Pei Songzhi, who annotated Sun Kuang's biography in the Sanguozhi, commented that the Jiang Biao Zhuan account contradicted the original claim in the Sanguozhi that Sun Kuang did not hold any offices before his death because the Jiang Biao Zhuan stated that Sun Kuang was appointed as a general. Besides, the Battle of Dongkou took place in 222–223, about 31 years after Sun Jian's death, so if Sun Kuang died in his early 20s (as mentioned in the Sanguozhi), he could not have possibly lived until 222. Pei believed that the "Sun Kuang" mentioned in the Jiang Biao Zhuan was actually Sun Lang, a younger half-brother of Sun Kuang, after he compared the Jiang Biao Zhuan account with records from the San Chao Lu and the Zhilin.

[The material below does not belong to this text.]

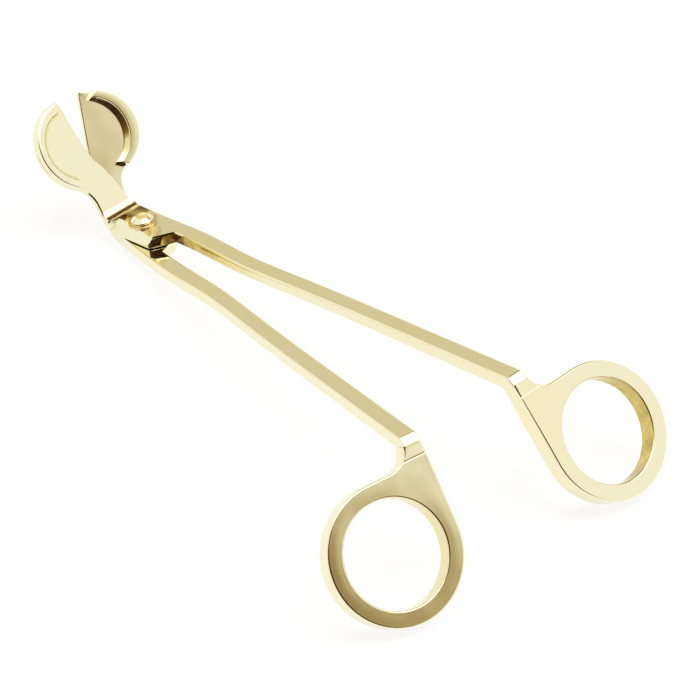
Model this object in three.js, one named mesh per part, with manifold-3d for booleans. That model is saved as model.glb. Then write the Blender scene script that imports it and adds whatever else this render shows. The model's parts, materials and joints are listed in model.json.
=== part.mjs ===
// Wick trimmer: two bent halves that cross at a pivot screw, like a pair of scissors.
// Each half runs from a half-round blade with a raised rim, through a bent neck and a flat lap
// at the pivot, to a straight arm and a bent-down finger ring.
// Millimetres, +Z up. The trimmer lies on its back: the far edges of the two finger rings touch
// the surface, the heel of the neck is half a millimetre above it, and the blades point up and
// forward, along +Y.
// The origin is the bottom centre of the bounding box.
import * as THREE from 'three';
import { mergeVertices } from 'three/addons/utils/BufferGeometryUtils.js';
import Module from 'manifold-3d';

const wasm = await Module();
wasm.setup();

// Driving dimensions
const BEND_ANGLE = 58;       // degrees, head and rings against the plane of the arms
const HALF_OPENING = 5.46;   // degrees that each half is turned from the closed position
const REST_TILT = 11.05;     // degrees, plane of the arms against the surface it lies on
const GAP = 0.3;             // mm between pieces that meet
const LAP_THICKNESS = 2.9;   // flat part of each half at the pivot
const BEND_Y = 8.7;          // from the pivot to the bend in the neck
const ARM_START = 13.3;      // from the pivot to the start of the arm
const ARM_LEVEL = 64;        // the arm is parallel to the lap as far as this
const ARM_END = 120;         // from the pivot to the bend before the finger ring
const ARM_END_TOP = 1.63;    // height of both arms' top faces at that bend
const ARM_END_DEPTH = 3.25;
const ARM_WIDTH = 4.3;
const PLATE_THICKNESS = 1.45;
const UPPER_HEAD_RADIUS = 11.2;
const UPPER_HEAD_CENTRE = new THREE.Vector2(-0.6, 21.35);
const LOWER_HEAD_RADIUS = 10.55;
const LOWER_HEAD_CENTRE = new THREE.Vector2(1.25, 21.7);
const LOWER_TRAY_RADIUS = 9.2;   // inside the lower rim, which is widest in its middle
const LOWER_TRAY_CENTRE = new THREE.Vector2(0, 21.67);
const RIM_WIDTH = 2.3;
const UPPER_RIM_TOP = 3.2;   // above the plane where the blades meet
const LOWER_RIM_TOP = 2.4;
const BEVEL_END = 7;          // from the pivot, forward, on the upper lap's free side
const RELIEF_ANGLE = 24;     // degrees of opening that the heel of the upper neck clears
const RING_RADIUS = 15.4;
const HOLE_RADIUS = 11.7;
const RING_CENTRE = new THREE.Vector2(16.9, 20.7);
const RING_THICKNESS = 4.4;
const RING_LENGTH = 40;      // longer than the ring reaches behind its bend
const ARM_FACET = 1.0;       // where the two flats on the outside of the ring's bend start and
const RING_FACET = 4.2;      // end, from the bend
const FACET_MIDDLE = [-0.6, 0.35]; // where they meet, behind the bend and above the pivot plane
const PIN_RADIUS = 1.6;
const PIN_RUNNING_GAP = 0.06;
const WASHER_RADIUS = 3.7;
const WASHER_THICKNESS = 0.5;
const SCREW_HEAD_RADIUS = 2.9;
const SCREW_HEAD_HEIGHT = 1.1;
const NUT_RADIUS = 3.2;
const NUT_THICKNESS = 0.6;
const ROUND_STEPS = 48;
const REACH = 60;            // half size of the blocks that trim a piece

const bend = THREE.MathUtils.degToRad(BEND_ANGLE);
const lapTop = GAP / 2 + LAP_THICKNESS;
const plateTop = GAP / 2 + PLATE_THICKNESS;

// Frames: the head plane and the ring planes are turned about X from the plane of the arms.
const turnX = new THREE.Matrix4().makeRotationX(bend);
const headFrame = new THREE.Matrix4().makeTranslation(0, BEND_Y, 0).multiply(turnX);
const ringFrame = new THREE.Matrix4().makeTranslation(0, -ARM_END, ARM_END_TOP).multiply(turnX);
const sideFrame = new THREE.Matrix4().makeBasis(
  new THREE.Vector3(0, 1, 0),
  new THREE.Vector3(0, 0, 1),
  new THREE.Vector3(1, 0, 0),
);

function toSolid(geometry) {
  const bare = geometry.clone();
  bare.deleteAttribute('normal');
  bare.deleteAttribute('uv');
  const merged = mergeVertices(bare, 1e-5);
  return new wasm.Manifold(new wasm.Mesh({
    numProp: 3,
    vertProperties: new Float32Array(merged.attributes.position.array),
    triVerts: new Uint32Array(merged.index.array),
  }));
}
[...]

==Family and descendants==

Sun Kuang's son, Sun Tai (孫泰), was born to Cao Cao's niece (whom Sun Kuang married), and served as a Colonel of Changshui (長水校尉) under his uncle, Sun Quan. In 234, he participated in the Battle of Hefei against Wu's rival state Wei, but was killed by a stray arrow in the midst of battle.

Sun Tai's son, Sun Xiu (孫秀), (Note: He should not be confused with Sima Lun's confidant of the same name.) served as General of the Vanguard (前將軍) and Area Commander of Xiakou (夏口督) during the reign of the fourth and last Wu emperor, Sun Hao (a grandson of Sun Quan). Sun Hao considered Sun Xiu a threat because Sun Xiu was a member of the imperial clan and wielded military power. In October 270 or c.January 271, Sun Hao sent an officer, He Ding (何定), to lead 5,000 troops to Xiakou for a hunting expedition. Sun Xiu suspected that Sun Hao had sent He Ding to Xiakou to kill him, so he brought along his family and bodyguards, numbering a few hundred people in total, and defected to Wu's rival state, the Jin dynasty. The Jin emperor Sima Yan received Sun Xiu warmly and appointed him as General of Agile Cavalry (驃騎將軍) and enfeoffed him as the Duke of Kuaiji (會稽公). (Note: A New Account of the Tales of the World also recorded that Emperor Wu married a maternal aunt's daughter, Lady Kuai, to Sun. Sun Sheng's Jin Yang Qiu recorded that Lady Kuai was the daughter of Kuai Jun, son of Kuai Liang. However, the term yimei is ambiguous as it can also mean "wife's younger sister".) Sun Hao was furious with Sun Xiu's betrayal so he banished him from the Sun clan and announced that Sun Xiu had changed his family name to "Li" (厲). In 280, Sun Hao surrendered to invading forces from Jin, bringing an end to the Wu regime. Many Jin officials went to congratulate Sima Yan, but Sun Xiu claimed that he was ill and remained at home. He faced his native land in the south and lamented the fall of Wu. The Jin imperial court praised him for that. After the fall of Wu, Sun Xiu was demoted from General of Agile Cavalry to General Who Calms Waves (伏波將軍) but was still allowed to have his own administrative office; one of his subordinates was Tao Kan. Sun Xiu was also present when Zhou Chu met his end. Sun Xiu died sometime in the Yongning era (301–303) of the reign of Emperor Hui (Sima Yan's son and successor). Sun Xiu's son, Sun Jian (孫儉), continued serving in the Jin government as an Official Who Concurrently Serves in the Palace (給事中). One of Sun Xiu's great-grandsons was Sun Gui.